**AIM OF THE TASK:** From the line with "data.shade_smooth()" to the line with "if empty is", both lines included, set down exactly those lines, please, and no others.
══════════════════════════════
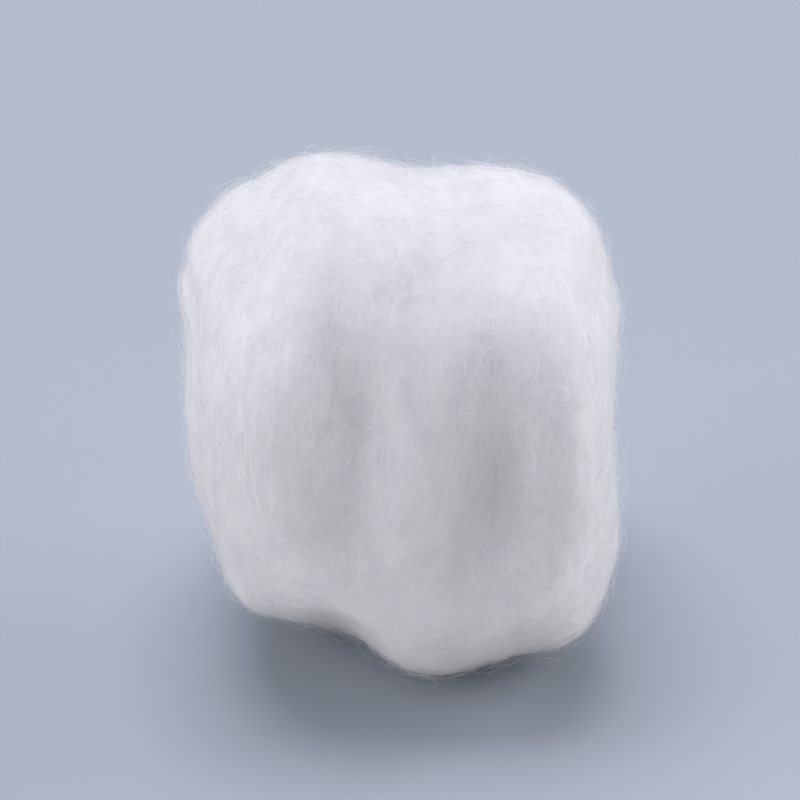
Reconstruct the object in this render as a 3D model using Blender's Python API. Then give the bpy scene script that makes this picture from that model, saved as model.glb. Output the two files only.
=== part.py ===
"""A cotton ball: one length of combed cotton, rolled up on itself into a soft, uneven barrel.

The roll's axis lies along X, its front faces -Y, and it rests on a small flat at z = 0.
Lengths are in metres. A turn is an angle about the roll's axis in degrees, from the front (0)
over the top (90) and the back (180) to the underside (270). Along runs from -1 at the barrel's
left end to 1 at its right one.
"""

import math
from collections import namedtuple

import bmesh
import bpy
from mathutils import Vector, noise

# The barrel before its lobes and hollows
WIDTH = 0.0357
DIAMETER = 0.0400
LEFT_FULLNESS = 2.5  # 2 rounds an end like an ellipsoid, 4 makes it nearly a disc
RIGHT_FULLNESS = 4.0
FULLNESS_CHANGES = (-0.6, 0.6)  # the sideways part of a direction from the barrel's centre

# The left half rides above the right one, and its end higher still
LEFT_HALF_LIFT = 0.0021
LEFT_END_LIFT = 0.0026
HALVES_PART = (0.15, -0.45)  # along

REST_DEPTH = 0.0011  # how deep the ball settles on its flat

# Lobes (rise above 0) and hollows (rise below 0) of the rolled cotton. Reach is measured like
# along, and arc like a turn, out to where a lobe has lost about two thirds of its rise.
Lobe = namedtuple("Lobe", "along turn rise reach arc")
LOBES = {
    "left rim": Lobe(-0.54, 23, 0.0010, 0.18, 46),
    "left low hollow": Lobe(-0.92, 300, -0.0006, 0.12, 40),
    "left shoulder": Lobe(-0.80, 98, 0.0008, 0.20, 46),
    "middle ridge": Lobe(0.07, -15, 0.0006, 0.11, 36),
    "left hollow": Lobe(-0.24, 17, -0.0029, 0.18, 27),
    "right hollow": Lobe(0.44, 11, -0.0040, 0.24, 26),
    "upper hollow": Lobe(0.05, 36, -0.0009, 0.20, 18),
    "right belly": Lobe(0.45, -17, 0.0013, 0.26, 13),
    "top": Lobe(0.34, 116, 0.0005, 0.46, 46),
    "foot": Lobe(0.22, 302, 0.0011, 0.26, 26),
    "right foot": Lobe(0.80, 304, 0.0012, 0.15, 24),
    "left foot": Lobe(-0.67, 300, 0.0014, 0.11, 20),
    "foot notch": Lobe(-0.28, 304, -0.0025, 0.17, 20),
    "left underside": Lobe(-0.40, 262, 0.0020, 0.34, 24),
    "back hollow": Lobe(-0.12, 190, -0.0014, 0.24, 34),
    "back ridge": Lobe(0.34, 182, 0.0007, 0.20, 44),
    "back left lobe": Lobe(-0.62, 172, 0.0007, 0.24, 38),
    "back right hollow": Lobe(0.68, 200, -0.0010, 0.20, 34),
}

# The rolled layers, which show at both ends as a soft spiral round a dimple
LAYER_PITCH = 0.0052
LAYER_GROOVE_DEPTH = 0.0006
LAYER_GROOVE_WIDTH = 0.0016
LAYERS_FADE = (0.30, 0.54)  # shares of the barrel's radius
DIMPLE_DEPTH = 0.0014
DIMPLE_RADIUS = 0.0034
END_BEGINS = (0.5, 0.85)  # along, from the barrel's side to its end

# The last layer ends in a feathered lap across the lower back
LAP_TURN = 226
LAP_WANDER = 9
LAP_WANDER_LENGTH = 0.011
LAP_RISE = 0.0006
LAP_EDGE_ARC = 15
LAP_FADE_ARC = 55
LAP_BEGINS = (0.5, 0.95)  # shares of the barrel's radius, from an end's middle to its side

# The slow unevenness of hand-soft cotton
UNEVEN_RISE = 0.0007
UNEVEN_LENGTH = 0.0095

GRID = 27  # squares along each edge of the cube that the ball is rounded from

COTTON_COLOUR = (0.87, 0.87, 0.91, 1.0)
COTTON_ROUGHNESS = 0.95

HALF_WIDTH = WIDTH / 2
RADIUS = DIAMETER / 2


def smooth_step(value, limits):
    """Rises smoothly from 0 at the first limit to 1 at the second."""
    low, high = limits
    share = min(max((value - low) / (high - low), 0.0), 1.0)
    return share * share * (3 - 2 * share)


def bell(distance):
    return math.exp(-distance * distance)


def turn_between(turn, other):
    """The signed angle from other to turn, in degrees from -180 to 180."""
    return (turn - other + 180) % 360 - 180


def barrel_point(direction):
    """Where a ray from the barrel's centre leaves the plain barrel."""
    right_share = smooth_step(direction.x, FULLNESS_CHANGES)
    fullness = LEFT_FULLNESS + (RIGHT_FULLNESS - LEFT_FULLNESS) * right_share
    across = math.hypot(direction.y, direction.z) / RADIUS
    reach = (abs(direction.x / HALF_WIDTH) ** fullness + across**fullness) ** (-1 / fullness)
    return direction * reach


def lobes_rise(along, turn):
    return sum(
        lobe.rise
        * bell((along - lobe.along) / lobe.reach)
        * bell(turn_between(turn, lobe.turn) / lobe.arc)
        for lobe in LOBES.values()
    )


def lap_rise(x, out, turn):
    """The step where the last layer ends, and its slow fall behind the step."""
    edge = LAP_TURN + LAP_WANDER * noise.noise(Vector((x / LAP_WANDER_LENGTH, 0, 0)))
    past_edge = turn_between(turn, edge)
    if past_edge > 0:
        step = 1 - smooth_step(past_edge, (0, LAP_EDGE_ARC))
    else:
        step = math.exp(past_edge / LAP_FADE_ARC)
    return LAP_RISE * step * smooth_step(out / RADIUS, LAP_BEGINS)


def layers_rise(along, out, turn):
    """The spiral groove between the layers at an end, and the dimple at its middle."""
    side = math.copysign(1, along)
    turns_out = out / LAYER_PITCH - side * turn_between(turn, LAP_TURN) / 360
    from_groove = (turns_out % 1 - 0.5) * LAYER_PITCH
    groove = LAYER_GROOVE_DEPTH * bell(from_groove / LAYER_GROOVE_WIDTH)
    groove *= 1 - smooth_step(out / RADIUS, LAYERS_FADE)
    groove *= smooth_step(out, (DIMPLE_RADIUS / 2, LAYER_PITCH))
    dimple = DIMPLE_DEPTH * bell(out / DIMPLE_RADIUS)
    return -(groove + dimple) * smooth_step(abs(along), END_BEGINS)


def relief(point):
    """How far the cotton stands out from the plain barrel at a point of it."""
    along = point.x / HALF_WIDTH
    out = math.hypot(point.y, point.z)
    turn = math.degrees(math.atan2(point.z, -point.y))
    rise = lobes_rise(along, turn)
    rise += lap_rise(point.x, out, turn)
    rise += layers_rise(along, out, turn)
    return rise + UNEVEN_RISE * noise.noise(point / UNEVEN_LENGTH)


def round_the_cube(mesh):
    """Moves the cube's grid onto the barrel, with its squares kept nearly even."""
    for vertex in mesh.verts:
        even = Vector([math.tan(c * math.pi / 4) for c in vertex.co])
        vertex.co = barrel_point(even.normalized())


def raise_the_relief(mesh):
    mesh.normal_update()
    moves = [vertex.normal * relief(vertex.co) for vertex in mesh.verts]
    for vertex, move in zip(mesh.verts, moves):
        vertex.co += move


def lift_the_left_half(mesh):
    for vertex in mesh.verts:
        along = vertex.co.x / HALF_WIDTH
        vertex.co.z += LEFT_HALF_LIFT * smooth_step(along, HALVES_PART)
        vertex.co.z += LEFT_END_LIFT * min(along, 0.0) ** 4


def settle_on_the_flat(mesh):
    """Cuts the resting flat, and puts the middle of the ball's box above the origin."""
    floor = min(vertex.co.z for vertex in mesh.verts) + REST_DEPTH
    everything = mesh.verts[:] + mesh.edges[:] + mesh.faces[:]
    cut = bmesh.ops.bisect_plane(
        mesh, geom=everything, plane_co=(0, 0, floor), plane_no=(0, 0, -1), clear_outer=True
    )
    rim = [item for item in cut["geom_cut"] if isinstance(item, bmesh.types.BMEdge)]
    bmesh.ops.edgenet_fill(mesh, edges=rim)
    xs = [vertex.co.x for vertex in mesh.verts]
    ys = [vertex.co.y for vertex in mesh.verts]
    middle = Vector(((min(xs) + max(xs)) / 2, (min(ys) + max(ys)) / 2, floor))
    bmesh.ops.translate(mesh, verts=mesh.verts, vec=-middle)
    bmesh.ops.recalc_face_normals(mesh, faces=mesh.faces)


def cotton_material():
    material = bpy.data.materials.new("cotton")
    material.use_nodes = True
    shader = material.node_tree.nodes["Principled BSDF"]
    shader.inputs["Base Color"].default_value = COTTON_COLOUR
    shader.inputs["Roughness"].default_value = COTTON_ROUGHNESS
    shader.inputs["Metallic"].default_value = 0.0
    return material


def make_cotton_ball():
    mesh = bmesh.new()
    bmesh.ops.create_cube(mesh, size=2)
    bmesh.ops.subdivide_edges(mesh, edges=mesh.edges[:], cuts=GRID - 1, use_grid_fill=True)
    round_the_cube(mesh)
    raise_the_relief(mesh)
    lift_the_left_half(mesh)
    settle_on_the_flat(mesh)
    data = bpy.data.meshes.new("cotton_ball")
    mesh.to_mesh(data)
    mesh.free()
    data.shade_smooth()
    data.materials.append(cotton_material())
    return bpy.data.objects.new("cotton_ball", data)


def main():
    for leftover in list(bpy.data.objects):
        bpy.data.objects.remove(leftover)
    collection = bpy.data.collections.new("cotton ball")
    bpy.context.scene.collection.children.link(collection)
    collection.objects.link(make_cotton_ball())


main()
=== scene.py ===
"""The looks of the cotton ball: a soft body under many thousands of fine, wound fibres.

The roll's axis lies along X and the hollowed front faces -Y. Lengths are in metres, and angles
in degrees. The winding direction runs round the roll's axis, and swirls round both ends.
"""

import math
from collections import namedtuple

import bmesh
import bpy
import numpy as np
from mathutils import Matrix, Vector, noise
from mathutils.bvhtree import BVHTree


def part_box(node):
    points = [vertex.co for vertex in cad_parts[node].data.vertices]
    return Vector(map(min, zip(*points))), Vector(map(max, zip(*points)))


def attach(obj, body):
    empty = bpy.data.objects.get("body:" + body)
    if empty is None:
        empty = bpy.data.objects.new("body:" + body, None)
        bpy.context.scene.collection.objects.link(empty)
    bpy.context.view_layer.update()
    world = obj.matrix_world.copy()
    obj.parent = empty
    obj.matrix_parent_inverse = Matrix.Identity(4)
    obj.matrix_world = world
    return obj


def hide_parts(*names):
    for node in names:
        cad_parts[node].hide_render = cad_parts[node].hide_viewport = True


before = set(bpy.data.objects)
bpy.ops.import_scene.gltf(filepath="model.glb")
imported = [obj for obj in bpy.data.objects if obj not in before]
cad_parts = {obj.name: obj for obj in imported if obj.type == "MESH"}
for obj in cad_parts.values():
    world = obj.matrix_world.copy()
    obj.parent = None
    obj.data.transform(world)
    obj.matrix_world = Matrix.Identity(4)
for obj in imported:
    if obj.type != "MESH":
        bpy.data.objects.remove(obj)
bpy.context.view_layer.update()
ball_low, ball_high = (Vector(corner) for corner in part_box("cotton_ball"))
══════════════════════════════
**PROBLEM SOLUTION:**
    data.shade_smooth()
    data.materials.append(cotton_material())
    return bpy.data.objects.new("cotton_ball", data)


def main():
    for leftover in list(bpy.data.objects):
        bpy.data.objects.remove(leftover)
    collection = bpy.data.collections.new("cotton ball")
    bpy.context.scene.collection.children.link(collection)
    collection.objects.link(make_cotton_ball())


main()
=== scene.py ===
"""The looks of the cotton ball: a soft body under many thousands of fine, wound fibres.

The roll's axis lies along X and the hollowed front faces -Y. Lengths are in metres, and angles
in degrees. The winding direction runs round the roll's axis, and swirls round both ends.
"""

import math
from collections import namedtuple

import bmesh
import bpy
import numpy as np
from mathutils import Matrix, Vector, noise
from mathutils.bvhtree import BVHTree


def part_box(node):
    points = [vertex.co for vertex in cad_parts[node].data.vertices]
    return Vector(map(min, zip(*points))), Vector(map(max, zip(*points)))


def attach(obj, body):
    empty = bpy.data.objects.get("body:" + body)
    if empty is None:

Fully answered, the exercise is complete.